TASK TO CARRY OUT: What follows is a listing; restate every line of it word for word.

SUPPLIED INFORMATION:
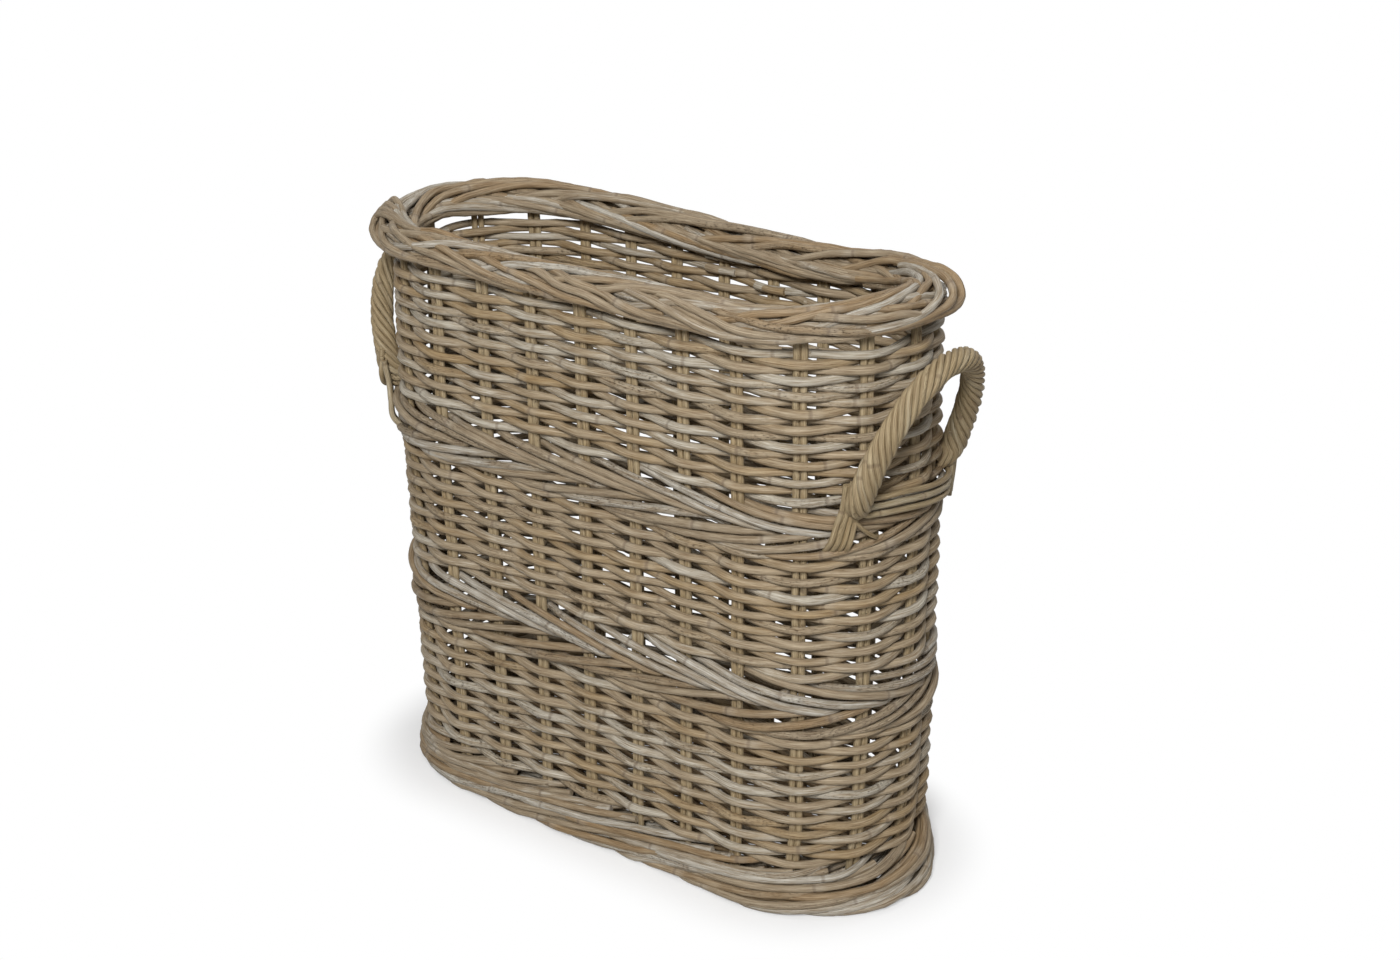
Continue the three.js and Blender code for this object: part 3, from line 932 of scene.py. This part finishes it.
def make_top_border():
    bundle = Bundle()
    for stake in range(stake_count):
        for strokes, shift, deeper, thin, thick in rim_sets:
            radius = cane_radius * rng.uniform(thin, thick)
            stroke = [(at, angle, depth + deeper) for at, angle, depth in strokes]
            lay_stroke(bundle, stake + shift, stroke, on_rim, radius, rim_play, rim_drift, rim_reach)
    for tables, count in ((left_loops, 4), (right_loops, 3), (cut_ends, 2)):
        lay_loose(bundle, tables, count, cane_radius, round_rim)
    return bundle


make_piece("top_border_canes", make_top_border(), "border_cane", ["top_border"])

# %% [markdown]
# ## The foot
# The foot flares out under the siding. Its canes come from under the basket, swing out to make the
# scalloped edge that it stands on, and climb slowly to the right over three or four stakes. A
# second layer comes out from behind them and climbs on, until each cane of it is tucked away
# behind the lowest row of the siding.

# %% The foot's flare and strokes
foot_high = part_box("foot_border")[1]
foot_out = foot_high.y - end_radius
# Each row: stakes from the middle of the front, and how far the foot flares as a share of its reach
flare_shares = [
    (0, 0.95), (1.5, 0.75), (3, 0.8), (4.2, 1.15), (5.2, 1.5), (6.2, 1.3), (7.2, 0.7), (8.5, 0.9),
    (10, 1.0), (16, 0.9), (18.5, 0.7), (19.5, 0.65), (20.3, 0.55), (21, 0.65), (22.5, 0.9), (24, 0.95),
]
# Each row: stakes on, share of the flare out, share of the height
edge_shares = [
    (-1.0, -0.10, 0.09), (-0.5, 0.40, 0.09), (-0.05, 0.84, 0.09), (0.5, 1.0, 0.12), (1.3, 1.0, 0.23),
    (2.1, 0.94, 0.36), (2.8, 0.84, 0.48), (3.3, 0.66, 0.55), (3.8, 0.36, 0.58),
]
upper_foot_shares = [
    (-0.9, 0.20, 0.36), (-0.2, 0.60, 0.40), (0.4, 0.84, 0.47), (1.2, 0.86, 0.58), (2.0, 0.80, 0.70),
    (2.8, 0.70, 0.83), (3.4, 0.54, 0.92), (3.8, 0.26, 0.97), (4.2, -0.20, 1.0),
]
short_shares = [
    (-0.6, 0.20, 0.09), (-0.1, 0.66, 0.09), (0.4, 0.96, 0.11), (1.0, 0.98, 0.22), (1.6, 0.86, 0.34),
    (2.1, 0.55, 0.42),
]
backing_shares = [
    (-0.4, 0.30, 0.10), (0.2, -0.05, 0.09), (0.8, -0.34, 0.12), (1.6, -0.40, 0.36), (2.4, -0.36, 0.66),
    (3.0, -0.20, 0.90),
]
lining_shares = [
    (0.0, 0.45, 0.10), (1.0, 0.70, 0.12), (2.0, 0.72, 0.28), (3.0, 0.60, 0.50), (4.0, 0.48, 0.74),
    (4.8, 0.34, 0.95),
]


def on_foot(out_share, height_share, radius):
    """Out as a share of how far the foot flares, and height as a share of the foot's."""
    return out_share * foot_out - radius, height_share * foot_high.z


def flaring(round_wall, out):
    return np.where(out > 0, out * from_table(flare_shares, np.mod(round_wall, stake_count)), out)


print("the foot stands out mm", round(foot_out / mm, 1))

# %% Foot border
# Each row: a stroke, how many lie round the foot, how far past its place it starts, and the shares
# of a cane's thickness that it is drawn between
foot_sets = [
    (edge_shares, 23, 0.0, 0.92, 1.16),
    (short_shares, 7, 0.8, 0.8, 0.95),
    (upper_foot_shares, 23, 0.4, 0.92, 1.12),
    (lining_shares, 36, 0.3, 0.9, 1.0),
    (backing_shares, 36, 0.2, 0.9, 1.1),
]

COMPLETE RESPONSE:
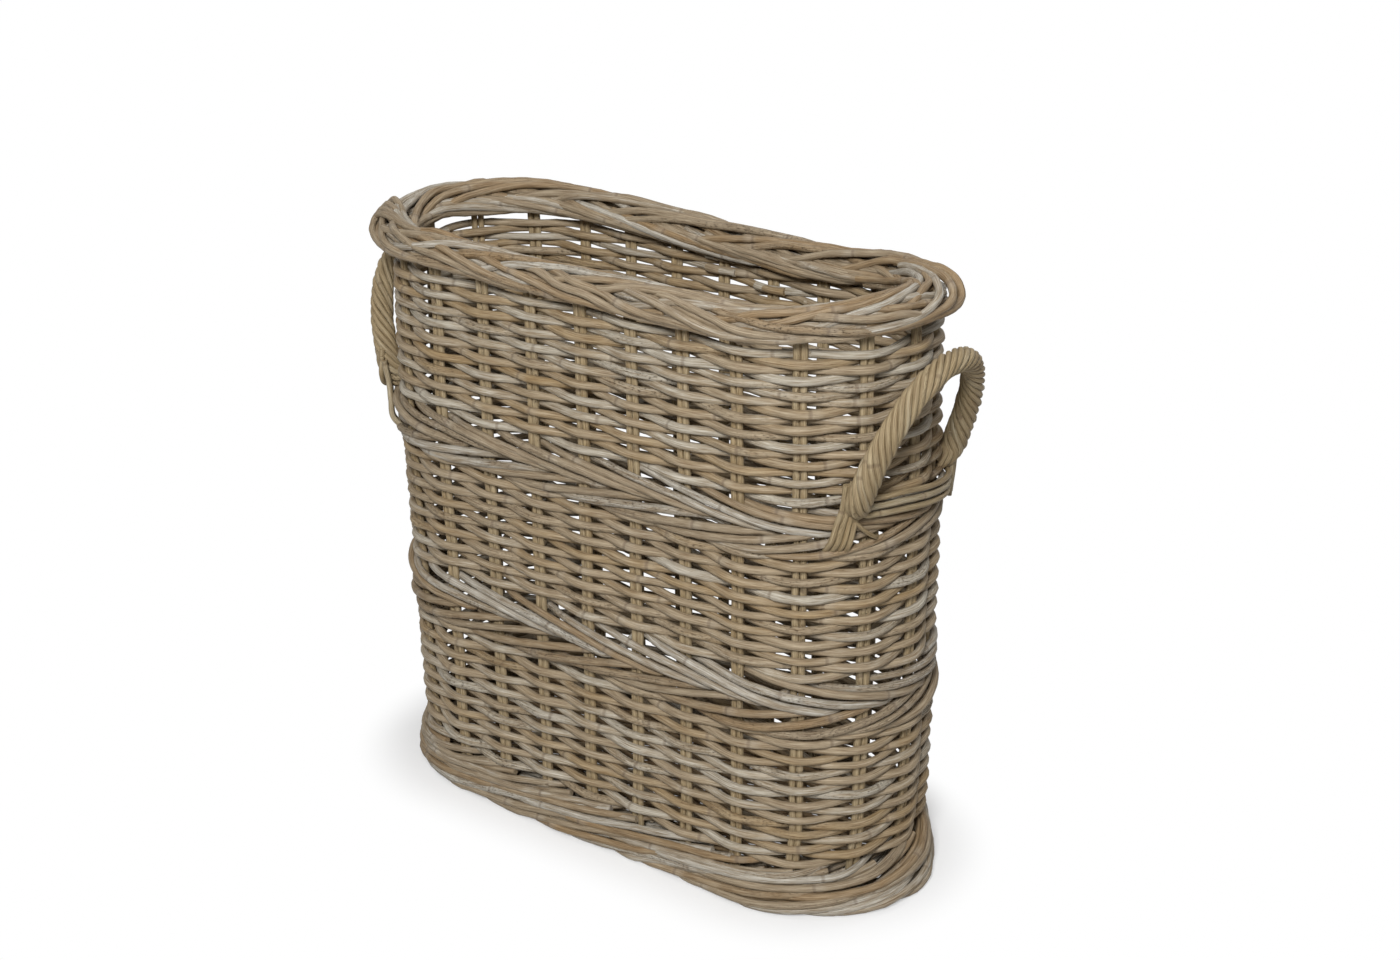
Continue the three.js and Blender code for this object: part 3, from line 932 of scene.py. This part finishes it.
def make_top_border():
    bundle = Bundle()
    for stake in range(stake_count):
        for strokes, shift, deeper, thin, thick in rim_sets:
            radius = cane_radius * rng.uniform(thin, thick)
            stroke = [(at, angle, depth + deeper) for at, angle, depth in strokes]
            lay_stroke(bundle, stake + shift, stroke, on_rim, radius, rim_play, rim_drift, rim_reach)
    for tables, count in ((left_loops, 4), (right_loops, 3), (cut_ends, 2)):
        lay_loose(bundle, tables, count, cane_radius, round_rim)
    return bundle


make_piece("top_border_canes", make_top_border(), "border_cane", ["top_border"])

# %% [markdown]
# ## The foot
# The foot flares out under the siding. Its canes come from under the basket, swing out to make the
# scalloped edge that it stands on, and climb slowly to the right over three or four stakes. A
# second layer comes out from behind them and climbs on, until each cane of it is tucked away
# behind the lowest row of the siding.

# %% The foot's flare and strokes
foot_high = part_box("foot_border")[1]
foot_out = foot_high.y - end_radius
# Each row: stakes from the middle of the front, and how far the foot flares as a share of its reach
flare_shares = [
    (0, 0.95), (1.5, 0.75), (3, 0.8), (4.2, 1.15), (5.2, 1.5), (6.2, 1.3), (7.2, 0.7), (8.5, 0.9),
    (10, 1.0), (16, 0.9), (18.5, 0.7), (19.5, 0.65), (20.3, 0.55), (21, 0.65), (22.5, 0.9), (24, 0.95),
]
# Each row: stakes on, share of the flare out, share of the height
edge_shares = [
    (-1.0, -0.10, 0.09), (-0.5, 0.40, 0.09), (-0.05, 0.84, 0.09), (0.5, 1.0, 0.12), (1.3, 1.0, 0.23),
    (2.1, 0.94, 0.36), (2.8, 0.84, 0.48), (3.3, 0.66, 0.55), (3.8, 0.36, 0.58),
]
upper_foot_shares = [
    (-0.9, 0.20, 0.36), (-0.2, 0.60, 0.40), (0.4, 0.84, 0.47), (1.2, 0.86, 0.58), (2.0, 0.80, 0.70),
    (2.8, 0.70, 0.83), (3.4, 0.54, 0.92), (3.8, 0.26, 0.97), (4.2, -0.20, 1.0),
]
short_shares = [
    (-0.6, 0.20, 0.09), (-0.1, 0.66, 0.09), (0.4, 0.96, 0.11), (1.0, 0.98, 0.22), (1.6, 0.86, 0.34),
    (2.1, 0.55, 0.42),
]
backing_shares = [
    (-0.4, 0.30, 0.10), (0.2, -0.05, 0.09), (0.8, -0.34, 0.12), (1.6, -0.40, 0.36), (2.4, -0.36, 0.66),
    (3.0, -0.20, 0.90),
]
lining_shares = [
    (0.0, 0.45, 0.10), (1.0, 0.70, 0.12), (2.0, 0.72, 0.28), (3.0, 0.60, 0.50), (4.0, 0.48, 0.74),
    (4.8, 0.34, 0.95),
]


def on_foot(out_share, height_share, radius):
    """Out as a share of how far the foot flares, and height as a share of the foot's."""
    return out_share * foot_out - radius, height_share * foot_high.z


def flaring(round_wall, out):
    return np.where(out > 0, out * from_table(flare_shares, np.mod(round_wall, stake_count)), out)


print("the foot stands out mm", round(foot_out / mm, 1))

# %% Foot border
# Each row: a stroke, how many lie round the foot, how far past its place it starts, and the shares
# of a cane's thickness that it is drawn between
foot_sets = [
    (edge_shares, 23, 0.0, 0.92, 1.16),
    (short_shares, 7, 0.8, 0.8, 0.95),
    (upper_foot_shares, 23, 0.4, 0.92, 1.12),
    (lining_shares, 36, 0.3, 0.9, 1.0),
    (backing_shares, 36, 0.2, 0.9, 1.1),
]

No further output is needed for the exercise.